Sorting takes $O(E \log V)$ time. This is the bottleneck of the entire algorithm. The remaining work is a loop over $E$ edges. Discarding is a trivial $O(1)$. Adding is amortized $O(1)$. Most of the time is spent trying to find a cycle. Good news: it takes less than $\log E \approx \log V$ time!

The key idea here is that if two vertices are connected, then a new edge would create a cycle. Only need to maintain disjoint sets!

Finding if adding a vertex would create a cycle

You can actually use union find to keep track of this! For each set, you have a representative to keep track of this. Every disjoint set should have a unique representative. To tell if two vertices are in the same set, compare their representatives! This redundancy check becomes fast.
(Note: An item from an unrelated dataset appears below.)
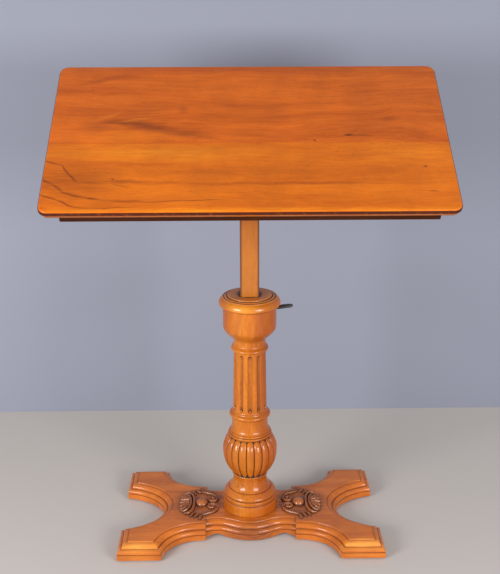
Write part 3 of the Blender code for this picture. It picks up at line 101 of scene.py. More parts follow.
# Carved relief beside the column, in millimetres; runs of (x, y, half width, height)
CARVED_X = (67.2, 154.8)
CARVED_HALF = 66.0
CARVED_STEP = 0.6
FRUIT_X = 105.0
FRUIT_RADIUS = 13.4
FRUIT_HEIGHT = 13.2
CARVED_ROUND = ((2, 0), (-2, 0), (0, 2), (0, -2))
VOLUTE_EYE, VOLUTE_STEPS = (82, 15), 33
STEM = (
    (71.8, 20, 3.9, 9.0), (73.5, 27.5, 4.0, 8.8), (78.5, 34.2, 4.2, 8.6), (85, 38.2, 4.4, 8.6),
    (92.5, 41.3, 4.4, 8.4), (99.5, 44.6, 4.0, 7.4), (105.5, 47.6, 3.2, 5.6), (110, 49.4, 1.6, 3.0))
RIM = (
    (121.0, 0, 3.3, 9.0), (121.4, 10, 3.4, 9.0), (123, 22, 3.5, 8.6), (126.3, 33, 3.6, 8.0),
    (132, 40.4, 3.6, 7.4), (139.5, 40.8, 2.6, 5.0))
INNER_RIM = (
    (128.0, 0, 3.4, 9.8), (128.8, 11, 3.4, 9.8), (131.2, 21, 3.4, 9.4), (136.2, 29.2, 3.4, 8.4),
    (143, 32.6, 3.2, 6.8), (148.5, 30, 2.2, 4.5))
LEAVES = (
    ((134, 0, 4.2, 10), (142, 0, 5.0, 10), (149, 0, 4.2, 8), (152.5, 0, 1.8, 4)),
    ((133, 7, 4.2, 10), (141, 10.4, 5.2, 10), (148, 12.6, 4.4, 8), (151.8, 13.6, 2.0, 4)),
    ((134, 14, 4.0, 9.6), (141, 19.5, 4.8, 9.2), (147, 23.6, 4.0, 7.2), (150.2, 25.6, 1.8, 4)),
    ((103.5, 47, 3.0, 5), (105.8, 54, 4.0, 6.4), (107.6, 60, 3.4, 5.2), (108.6, 64.2, 1.4, 2.6)),
    ((109, 44, 2.8, 4.6), (114, 48.6, 3.8, 5.8), (118, 54, 3.0, 4.6), (119.6, 57.6, 1.3, 2.4)),
    ((120, 38, 3.2, 5), (124.4, 45, 3.8, 6.2), (127, 50.5, 3.0, 4.8), (128.2, 54, 1.3, 2.4)))
BROAD_LEAF = ((126, 0, 12, 5.0), (136, 12, 13, 5.0), (137, 24, 11, 4.4))
# Each run with the depth and the spread of its groove
CARVED_FORMS = (
    (STEM, 0.45, 0.55), (RIM, 0.0, 1.0), (INNER_RIM, 0.0, 1.0), (BROAD_LEAF, 0.0, 1.0),
    *((leaf, 0.42, 0.20) for leaf in LEAVES))

# Gadroon lobes, flutes and beads
LOBE_LOW, LOBE_HIGH = 118.4, 205.6
FLUTE_LOW, FLUTE_HIGH = 265.7, 393.3
BEAD_HEIGHT, BEAD_REACH = 269.2, 32.6

# Release lever: stations of (x, z, half width, half height) in millimetres, then metres
LEVER_STATIONS = (
    (39.0, 487.4, 3.9, 2.1), (44.0, 486.3, 3.9, 2.3), (50.0, 486.0, 3.8, 2.6),
    (57.0, 486.5, 4.0, 3.1), (63.0, 487.8, 4.8, 3.6), (68.5, 489.2, 5.7, 4.0),
    (74.0, 490.3, 6.1, 4.2), (79.5, 490.8, 6.1, 4.1), (84.0, 490.9, 5.4, 3.5),
    (86.6, 490.7, 3.8, 2.3), (87.7, 490.6, 1.4, 0.9))
LEVER_SIDES = 24
LEVER_X, LEVER_Z = BORE_HALF + 0.018, 0.4895
LEVER_WIDTH, HUB_RADIUS = 0.008, 0.0052
NOSE_X, NOSE_HEIGHT, NOSE_RISE = 0.0236, 0.0041, 0.00235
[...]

Eventually, all of the $N$ disjoint sets (vertices) become one set (MST).

The way that this works is that you maintain a linked list to ultimately find the representative of the group. This makes union() really fast – one of the representatives will need to know the other one. find(), however, becomes a little bit slower. union() cannot be faster than find(). During these find() calls, you actually go over TWICE, once to find the representative at the end, and the second time to update the representative of the rest of the nodes. This makes union() faster.

This makes the asymptotic complexity a bit complicated. It is:

$O(N \alpha (N))$, where $\alpha(N)$ grows very slowly. It is basically a constant. In practice, almost linear time performance. Details are taught in more advanced courses.

Summary

For dense graphs, use two-loop Prim's. For sparse graphs, use Kruskal's algorithm.